I just like everyone to be equal and keep the peace.
" Will it get worse? "
how dare she 'turn her nose up' at your child's cards from his family?
It doesn't sound like you have any problem at all with your child's father. It reads like all four of you adults (you, your partner, your ex-partner, and his 'new' partner) have come up with a way of bringing up your child that works for everyone.
Your problem is the MN classic, the MIL from Hell.
I don't propose to offer advice, there's thread-loads of it out there already!
My first instinct is to say she needs to back off especially over your sons dad and family. But you read so much about inlaws and parents not accepting step children that I wonder if you can find a way to manage the situation to your advantage?
Make her involved, but in a way that helps you. Let her feel important, looking after ds1 when you need it. Holding the baby to give you some precious time with ds1.
Talk with your partner and decide which battles to fight and which to let go.
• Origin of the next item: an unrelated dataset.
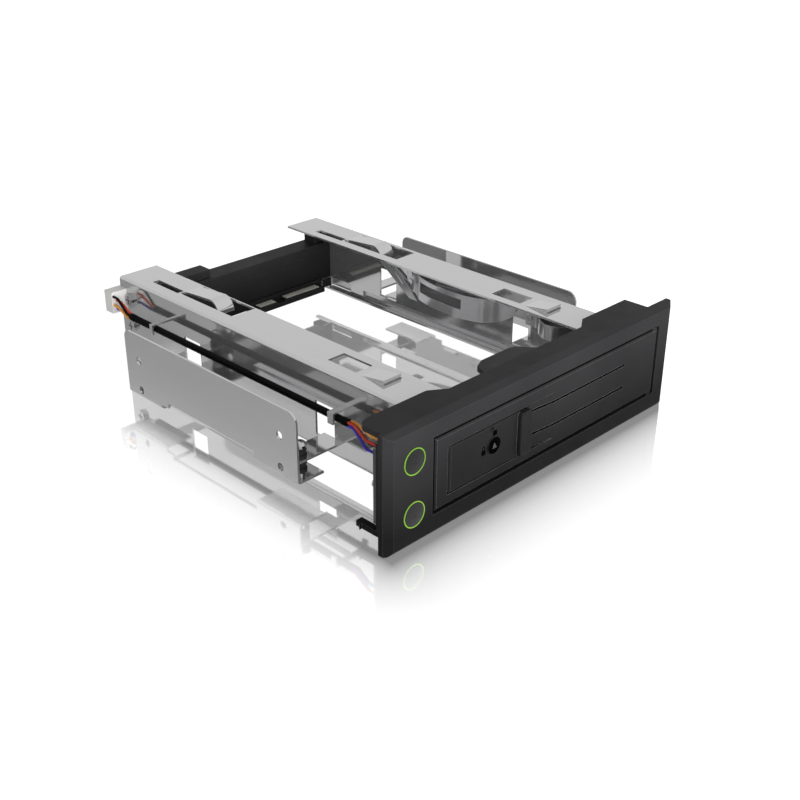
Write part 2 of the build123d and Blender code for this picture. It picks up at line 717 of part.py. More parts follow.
def stop_tongue():
    # Slanted tapered finger with a slit, bent inwards from the right wall
    top = STOP_TOP
    points = [(133.0, top), (121.5, top), (102.5, top - 14.8), (107.0, top - 14.8)]
    finger = side_solid(points, -LEAF_THICK, 0)
    slit = [(122.9, top - 2.1), (121.8, top - 2.1), (111.6, top - 9.6), (112.1, top - 10.0)]
    finger -= side_solid(slit, -1, 1)
    finger = Pos(WALL_INNER, 0, top) * Rot(0, STOP_TILT, 0) * Pos(0, 0, -top) * finger
    return finger + block(WALL_INNER - LEAF_THICK, WALL_INNER, 121.5, 133.0, top - 0.1, top + 1.6)


def spring_rivets():
    solids = []
    for y, z in RIVETS:
        pin = rod_x(WALL_INNER - 0.8, WALL_OUTER + 0.3, y, z, RIVET_R)
        head = rod_x(WALL_INNER - 0.8, WALL_INNER - LEAF_THICK, y, z, 1.3)
        solids.append(pin + head + rod_x(WALL_OUTER, WALL_OUTER + 0.4, y, z, 1.2))
    return solids


# Door
def door_skin():
    front = -BEZEL_THICK
    back = front + DOOR_SKIN
    inset = DOOR_BEVEL
    plan = [(DOOR_LEFT, back), (DOOR_LEFT, front + inset), (DOOR_LEFT + inset, front)]
    plan += [(DOOR_RIGHT - inset, front), (DOOR_RIGHT, front + inset), (DOOR_RIGHT, back)]
    profile = [(back, DOOR_BOTTOM), (front + inset, DOOR_BOTTOM), (front, DOOR_BOTTOM + inset)]
    profile += [(front, DOOR_TOP - inset), (front + inset, DOOR_TOP), (back, DOOR_TOP)]
    skin = plan_solid(plan, DOOR_BOTTOM, DOOR_TOP)
    return skin & side_solid(profile, DOOR_LEFT, DOOR_RIGHT)


def crank_lug():
    x, y = around_hinge(CRANK_R, CRANK_ANGLE)
    z0 = LINK_Z - 2.1
    z1 = LINK_Z - 0.1
    lug = rod_z(x, y, z0, z1, LINK_EYE_R)
    turn = radians(CRANK_ANGLE)
    ax = -sin(turn) * 1.6
    ay = cos(turn) * 1.6
    arm = [(HINGE_X + ax, HINGE_Y + ay), (x + ax, y + ay)]
    arm += [(x - ax, y - ay), (HINGE_X - ax, HINGE_Y - ay)]
    return lug + plan_solid(arm, z0, z1)


def scoop_cut():
    # Shallow finger recess beside the latch handle, its ramp and the two grooves
    start = LATCH_RIGHT - 0.3
    front = -BEZEL_THICK
    plan = [(start, front - 1), (start, SCOOP_FLOOR)]
    plan += [(SCOOP_EDGE, front), (SCOOP_EDGE, front - 1)]
    cut = plan_solid(plan, LATCH_BOTTOM - 0.4, LATCH_TOP + 0.4)
    deep = GROOVE_DEPTH
    half = GROOVE_WIDTH / 2
    line = [(start, front - 1), (start, SCOOP_FLOOR + deep)]
    line += [(SCOOP_EDGE, front + deep), (GROOVE_END, front + deep), (GROOVE_END, front - 1)]
    for z in (LATCH_TOP - 3.0, LATCH_BOTTOM + 4.8):
        cut += plan_solid(line, z - half, z + half)
    return cut


def door():
    back = -BEZEL_THICK + DOOR_SKIN
    body = door_skin()
    low = DOOR_BOTTOM + 2.1
    high = DOOR_TOP - 3.3
    left = DOOR_LEFT + 3.9
    boss = block(left, 8.0, back - 0.5, 2.4, low, high)
    boss -= block(left + 1.0, left + 3.0, -1.6, 3, high - 4.7, high - 1.1)
    body += boss
    for z in (low, high - 1.0):
        body += block(7.0, 55.5, back - 0.5, 0.5, z, z + 1.0)
    for x in (22.0, 38.0, 54.5):
        body += block(x, x + 1.0, back - 0.5, 0.5, low, high)
    body += rod_z(HINGE_X, HINGE_Y, DOOR_BOTTOM, DOOR_TOP, KNUCKLE_R)
    body += crank_lug()
    low = LATCH_BOTTOM - 0.3
    high = LATCH_TOP + 0.3
    pocket = LATCH_PIVOT_X - 1.5
    body -= block(pocket, LATCH_RIGHT + 0.3, -6, -1.5, low, high)
    body -= scoop_cut()
    body -= rod_y(LOCK_X, -3, 4, LOCK_Z, LOCK_HOLE_R)
    nose_z0 = LATCH_BOTTOM + 3.3
    nose_z1 = LATCH_TOP - 3.4
    body -= block(DOOR_LEFT + 2, LATCH_PIVOT_X + 5.3, back, 4, nose_z0, nose_z1)
    body -= block(pocket, LATCH_PIVOT_X + 5.3, -2.0, 4, nose_z0, nose_z1)
    body -= rod_z(HINGE_X, HINGE_Y, 5, 38, HINGE_PIN_R + RUN_CLEAR)
    x, y = around_hinge(CRANK_R, CRANK_ANGLE)
    body -= rod_z(x, y, 10, LINK_Z, EJECT_PIN_R)
    body -= rod_z(LATCH_PIVOT_X, LATCH_PIVOT_Y, LATCH_BOTTOM - 1.8, LATCH_TOP + 1.8, LATCH_PIN_R)
    return body


def latch_pin():
    return rod_z(LATCH_PIVOT_X, LATCH_PIVOT_Y, LATCH_BOTTOM - 1.8, LATCH_TOP + 1.8, LATCH_PIN_R)


def door_hinge_pin():
    return hinge_pin_rod()


def crank_pin():
    x, y = around_hinge(CRANK_R, CRANK_ANGLE)
    top = LINK_Z + LINK_THICK + 0.1
    return rod_z(x, y, LINK_Z - 2.1, top + 0.2, EJECT_PIN_R) + rod_z(x, y, top, top + 0.8, 1.6)


# Latch handle with lock
def finger_bar():
    # Upright grip with rounded edges and round ends
    left, right = FINGER_BAR
    wide = right - left
    front = -BEZEL_THICK - FINGER_BAR_RISE
    deep = FINGER_BAR_RISE + 1.4
    plan = Pos((left + right) / 2, front + deep / 2) * RectangleRounded(wide, deep, FINGER_BAR_R)
    grip = extrude(Pos(0, 0, LATCH_BOTTOM) * plan, LATCH_TOP - LATCH_BOTTOM)
    middle = (LATCH_BOTTOM + LATCH_TOP) / 2
    outline = RectangleRounded(wide, LATCH_TOP - LATCH_BOTTOM, FINGER_BAR_END_R)
    return grip & front_face(Pos((left + right) / 2, middle) * outline, front, front + deep)


def latch_handle():
    front = -BEZEL_THICK
    body = block(LATCH_PIVOT_X, LATCH_RIGHT, front, LATCH_BACK, LATCH_BOTTOM, LATCH_TOP)
    body += rod_z(LATCH_PIVOT_X, LATCH_PIVOT_Y, LATCH_BOTTOM, LATCH_TOP, LATCH_END_R)
    body += finger_bar()
    x = LATCH_PIVOT_X
    z0 = LATCH_BOTTOM + 4.3
    z1 = LATCH_TOP - 4.4
    body += block(x - 0.8, x + 0.8, -3.4, 4.4, z0, z1)
    nose = [(x + 0.3, 3.0), (x - 4.2, 3.0), (x - 5.0, 3.8), (x - 5.0, 4.4), (x + 0.3, 4.4)]
    body += plan_solid(nose, z0, z1)
    body -= rod_z(LATCH_PIVOT_X, LATCH_PIVOT_Y, 10, 32, LATCH_PIN_R + RUN_CLEAR)
    body -= rod_y(LOCK_X, front - 1, 0, LOCK_Z, LOCK_R + RUN_CLEAR)
    body -= ring_y(LOCK_X, front - 1, front + 0.3, LOCK_Z, 3.6, 3.2)
    return body


def lock_cylinder():
    barrel = rod_y(LOCK_X, -BEZEL_THICK - 0.1, 1.5, LOCK_Z, LOCK_R)
    barrel += rod_y(LOCK_X, LATCH_BACK + 0.05, LATCH_BACK + 0.65, LOCK_Z, 3.2)
    key = [(LOCK_X - 1.1, LOCK_Z - 0.7), (LOCK_X + 1.1, LOCK_Z - 0.7), (LOCK_X, LOCK_Z + 1.2)]
    return barrel - front_solid(key, -5, -2.2)


def lock_cam():
    cam = block(LOCK_X - 2.4, LOCK_X + 2.4, 1.5, 2.5, LOCK_Z - 1.2, LOCK_Z + 1.2)
    for side in (-1, 1):
        cam += rod_y(LOCK_X + side * 2.4, 1.5, 2.5, LOCK_Z, 1.2)
    return cam


# Ejector
def ejector_link():
    x0, y0 = around_hinge(CRANK_R, CRANK_ANGLE)
    x1, y1 = LINK_REAR
    z1 = LINK_Z + LINK_THICK
    body = rod_z(x0, y0, LINK_Z, z1, LINK_EYE_R) + rod_z(x1, y1, LINK_Z, z1, LINK_EYE_R)
    strip = [(x0 - 1.7, y0), (x0 + 1.7, y0), (x1 + 1.7, y1), (x1 - 1.7, y1)]
    body += plan_solid(strip, LINK_Z, z1)
    body -= rod_z(x0, y0, 10, 16, EJECT_PIN_R + RUN_CLEAR)
    return body - rod_z(x1, y1, 10, 16, EJECT_PIN_R)


def link_pin():
    x, y = LINK_REAR
    top = LINK_Z + LINK_THICK
    return rod_z(x, y, 11.0, top + 0.2, EJECT_PIN_R) + rod_z(x, y, top, top + 0.6, 1.6)


def ejector_slider():
    y1 = PUSHER_Y + 1.6
    body = block(SLIDER_IN, SLIDER_OUT, SLIDER_FRONT, y1, SLIDER_BOTTOM, SLIDER_TOP)
    body += block(47.0, SLIDER_OUT, y1 - 1.0, y1, SLIDER_BOTTOM, SLIDER_TOP)
    body += block(SLIDER_IN, 60.2, 24.5, 33.5, 11.6, 12.4)
    x, y = LINK_REAR
    half = EJECT_PIN_R + 0.45
    return body - block(53.4, 58.9, y - half, y + half, 11, 13)


def slider_pusher():
    return block(46.2, 50.9, PUSHER_Y, PUSHER_Y + 0.6, SLIDER_BOTTOM, SLIDER_TOP)


def build_nodes():
    nodes = {
        "front_bezel": front_bezel(),
        "left_rail": left_rail(),
        "right_rail": right_rail(),
        "left_side_plate": side_plate(-1),
        "right_side_plate": side_plate(1),
        "left_damper_bushings": damper_bushings(-1),
        "right_damper_bushings": damper_bushings(1),
        "damper_spacers": damper_spacers(),
        "damper_screws": damper_screws(),
        "rear_bracket": rear_bracket(),
        "backplane_board": backplane_board(),
        "sata_receptacle": sata_receptacle(),
        "receptacle_contacts": receptacle_contacts(),
        "rear_data_port": rear_data_port(),
        "rear_power_port": rear_power_port(),
        "rear_screws": rear_screws(),
        "bezel_screws": bezel_screws(),
        "cable_plug_rear": cable_plug_rear(),
        "cable_sleeve": cable_sleeve(),
        "front_board": front_board(),
        "board_screws": board_screws(),
        "board_connector": board_connector(),
        "button_switches": button_switches(),
        "upper_light_ring": light_ring(BUTTON_ZS[0]),
        "lower_light_ring": light_ring(BUTTON_ZS[1]),
        "upper_button": button(BUTTON_ZS[0]),
        "lower_button": button(BUTTON_ZS[1]),
        "long_side_spring": long_side_spring(),
        "short_side_spring": short_side_spring(),
        "stop_tongue": stop_tongue(),
        "spring_rivets": spring_rivets(),
        "door": door(),
        "door_hinge_pin": door_hinge_pin(),
        "latch_pin": latch_pin(),
        "crank_pin": crank_pin(),
        "latch_handle": latch_handle(),
        "lock_cylinder": lock_cylinder(),
        "lock_cam": lock_cam(),
        "ejector_link": ejector_link(),
        "link_pin": link_pin(),
        "ejector_slider": ejector_slider(),
        "slider_pusher": slider_pusher(),
    }
    for index, name in enumerate(WIRE_NAMES):
        nodes[name] = loom_wire(index)
    return nodes


def as_list(shape):
    return shape if isinstance(shape, list) else [shape]


def mid_depth(nodes):
    boxes = [piece.bounding_box() for shape in nodes.values() for piece in as_list(shape)]
    return (min(b.min.Y for b in boxes) + max(b.max.Y for b in boxes)) / 2


def base_height(nodes):
    return min(piece.bounding_box().min.Z for shape in nodes.values() for piece in as_list(shape))


def mid_width(nodes):
    boxes = [piece.bounding_box() for shape in nodes.values() for piece in as_list(shape)]
    return (min(b.min.X for b in boxes) + max(b.max.X for b in boxes)) / 2


def main():
    os.makedirs("parts", exist_ok=True)
    nodes = build_nodes()
    shift = Pos(-mid_width(nodes), -mid_depth(nodes), -base_height(nodes))
    for name, shape in nodes.items():
        solids = [s for piece in as_list(shape) for s in piece.solids()]
        moved = [shift * s for s in solids]
        whole = moved[0] if len(moved) == 1 else Compound(children=moved)
        whole.label = name
        export_step(whole, "parts/" + name + ".step")
    print("pieces", len(nodes), "shift", shift.position)


if __name__ == "__main__":
    main()
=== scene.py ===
import bmesh
import bpy
import json
from math import atan2, cos, pi, radians, sin, sqrt
from mathutils import Matrix, Vector


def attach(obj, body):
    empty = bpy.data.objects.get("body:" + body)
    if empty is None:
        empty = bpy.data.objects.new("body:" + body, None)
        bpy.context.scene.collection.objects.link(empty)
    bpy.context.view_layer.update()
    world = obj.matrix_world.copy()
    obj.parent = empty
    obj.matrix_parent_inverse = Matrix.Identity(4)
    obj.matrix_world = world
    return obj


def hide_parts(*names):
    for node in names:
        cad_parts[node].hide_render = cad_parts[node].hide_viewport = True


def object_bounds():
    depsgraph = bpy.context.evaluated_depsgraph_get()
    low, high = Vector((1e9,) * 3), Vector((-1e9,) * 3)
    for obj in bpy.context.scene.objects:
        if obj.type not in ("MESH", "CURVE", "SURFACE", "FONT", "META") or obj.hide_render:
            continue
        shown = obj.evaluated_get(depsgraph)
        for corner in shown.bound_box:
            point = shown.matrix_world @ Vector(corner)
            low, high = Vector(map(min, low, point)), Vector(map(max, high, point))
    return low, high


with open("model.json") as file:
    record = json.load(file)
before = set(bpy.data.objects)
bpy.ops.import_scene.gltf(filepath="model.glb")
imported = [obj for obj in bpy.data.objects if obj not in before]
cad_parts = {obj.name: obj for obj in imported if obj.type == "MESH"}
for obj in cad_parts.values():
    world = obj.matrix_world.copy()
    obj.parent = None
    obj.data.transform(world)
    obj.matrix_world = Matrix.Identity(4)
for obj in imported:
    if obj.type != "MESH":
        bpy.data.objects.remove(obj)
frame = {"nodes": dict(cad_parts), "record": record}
cad_low, cad_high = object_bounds()

# Millimetres of the model's own drawing, where y = 0 is the back of the bezel
MM = 0.001
Y_SHIFT = -81.4

# Places taken over from the part's source
BUTTON_X = -63.1
LOCK_X = -26.4
LOCK_Z = 21.2
BEZEL_FRONT = -4.0
BOARD_BACK = 5.8
BACKPLANE_BACK = 163.1
SLEEVE_X = -57.6
SLEEVE_Z = 27.8
SLEEVE_R = 1.3
SLEEVE_ENDS = (30.2, 153.2)
WALL_INNER = 51.2
LEAF_THICK = 0.4
LATCH_PIVOT = (-46.8, -2.9)
LATCH_RIGHT = -8.1
LATCH_BACK = -1.8
LATCH_ZS = (12.4, 28.7)
LOCK_HOLE_R = 2.6

# Finger bar of the handle as the photograph shows it
BAR_XS = (-14.7, -8.9)
BAR_FRONT = -6.0
BAR_ROUND = 2.4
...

What does your dp say about her behaviour? It's his job to reign her in
I think she probably needs gently reminding that although your son is very lucky to have such a wonderful relationship with your partner, his dad also loves him very much - as does that whole side of his family, because they are his family too - and it is integral to your son's happiness that his relationship with his father is also maintained. Just because you two broke up doesn't stop all his grandmother/grandfather/aunt/uncle/cousin etc relationships from being true and valid. He's a very lucky boy to have so many people that love him and are involved in his upbringing is the line I'd be touting regularly.
I think your setup sounds pretty good, and am a big advocate of people who make separated/blended family situations work with acceptance and no animosity the way you and your partner, and your ex and his parter are all doing. Go you guys. You should feel so proud of that, and I think it's awful that your MIL is making you feel 'small' about it instead.
What do you think is her reason for behaving like this? Maybe she can't cope with accepting the shades of grey that come with her son being a 'stepdad' instead of a plain old dad to your son? Would she feel any kind of social stigma do you think from friends who would judge her negatively for having a son who was a 'stepdad'? For a lot of people I think the word 'step' just has really negative connotations, or 'rough' connotations, stupid and unfair as that is (I am a stepmum).
Maybe part of her sees that your son is acting in many ways like a full-on dad in your son's life, and feels he deserves the title and is short-changed by not having it.
Basically, I can imagine why she might be acting this way, but it is YOUR son, not hers, who is the important one here, and he shouldn't have to stop calling his dad dad or seeing/having contact with that part of her family for any reason just because she wants it to be that way.
Truth is your dp isn't your son's Dad he's his step dad, your son is just a very lucky boy to have a Dad and step dad who love him to bits and who dote on him. Your boy is happy with the situation you're happy with the situation your dp and ex are both happy with the situation who cares what anyone else thinks???
When new baby arrives try to go to your mil house rather than her come to you then you're free to leave whenever you feel like it, maybe make it a weekly thing that you go to see her every Wednesday afternoon for instance she'll know then when she will be seeing baby again making it hopefully less likely she'll be popping round unannounced all the time.
I would tell your mil to back off. Regardless if she feels your son should not see his dad it's none of her business and ultimately your son should see his dad. If your son is happy and so is your partner and ex with everything then that should be fine for you all. I would also watch any comments she may make to your son, that's his family and he should not be made to feel he has to hide his relationship with his dad and dad's side of the family.
I think you are going to find it will get worse so I would set boundaries, have her involved but on your terms. Maybe visit at her house so you can choose how long you stay. Or have your partner talk to her.